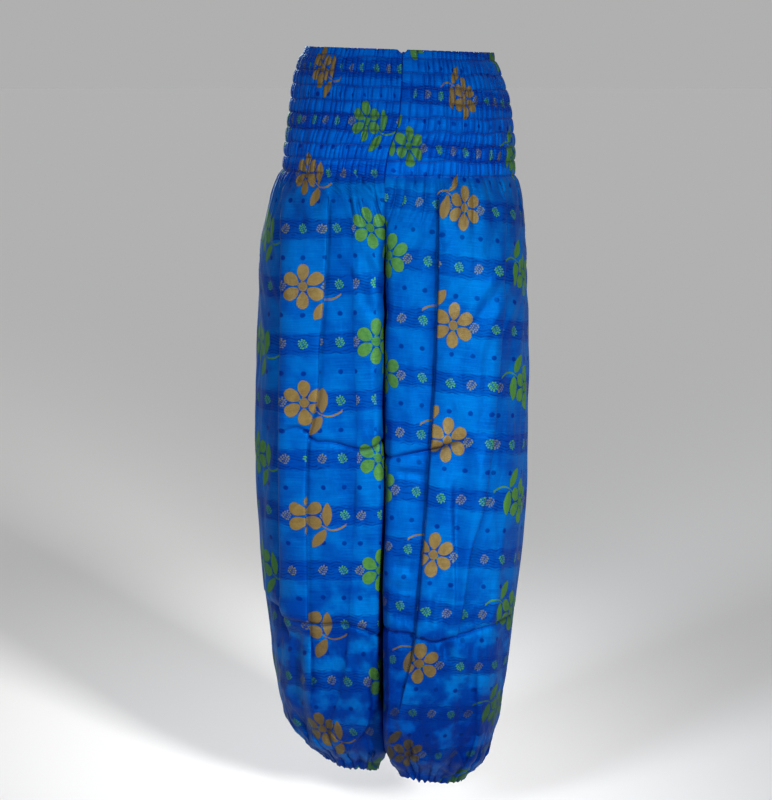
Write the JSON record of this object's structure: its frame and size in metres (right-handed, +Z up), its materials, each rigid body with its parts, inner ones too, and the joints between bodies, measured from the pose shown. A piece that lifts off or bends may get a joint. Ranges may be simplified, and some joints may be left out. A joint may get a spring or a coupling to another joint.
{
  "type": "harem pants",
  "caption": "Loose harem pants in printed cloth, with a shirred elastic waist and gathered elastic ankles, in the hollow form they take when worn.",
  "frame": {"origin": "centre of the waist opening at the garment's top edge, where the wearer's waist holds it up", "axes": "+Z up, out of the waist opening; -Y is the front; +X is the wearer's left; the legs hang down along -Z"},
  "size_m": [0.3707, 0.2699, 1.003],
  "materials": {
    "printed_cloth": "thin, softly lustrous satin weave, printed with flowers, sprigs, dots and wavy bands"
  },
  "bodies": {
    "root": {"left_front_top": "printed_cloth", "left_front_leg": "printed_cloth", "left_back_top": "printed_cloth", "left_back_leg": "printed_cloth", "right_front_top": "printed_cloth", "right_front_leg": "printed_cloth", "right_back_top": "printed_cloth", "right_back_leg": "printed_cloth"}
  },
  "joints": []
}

__Given instruction__
Please output the complete data exactly.

__Response for this exercise__
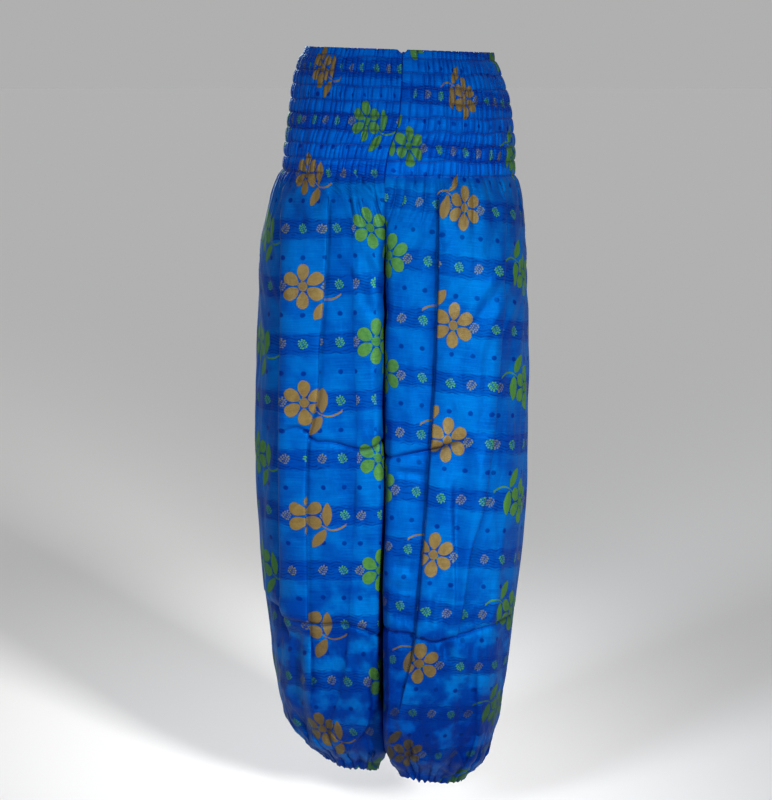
Write the JSON record of this object's structure: its frame and size in metres (right-handed, +Z up), its materials, each rigid body with its parts, inner ones too, and the joints between bodies, measured from the pose shown. A piece that lifts off or bends may get a joint. Ranges may be simplified, and some joints may be left out. A joint may get a spring or a coupling to another joint.
{
  "type": "harem pants",
  "caption": "Loose harem pants in printed cloth, with a shirred elastic waist and gathered elastic ankles, in the hollow form they take when worn.",
  "frame": {"origin": "centre of the waist opening at the garment's top edge, where the wearer's waist holds it up", "axes": "+Z up, out of the waist opening; -Y is the front; +X is the wearer's left; the legs hang down along -Z"},
  "size_m": [0.3707, 0.2699, 1.003],
  "materials": {
    "printed_cloth": "thin, softly lustrous satin weave, printed with flowers, sprigs, dots and wavy bands"
  },
  "bodies": {
    "root": {"left_front_top": "printed_cloth", "left_front_leg": "printed_cloth", "left_back_top": "printed_cloth", "left_back_leg": "printed_cloth", "right_front_top": "printed_cloth", "right_front_leg": "printed_cloth", "right_back_top": "printed_cloth", "right_back_leg": "printed_cloth"}
  },
  "joints": []
}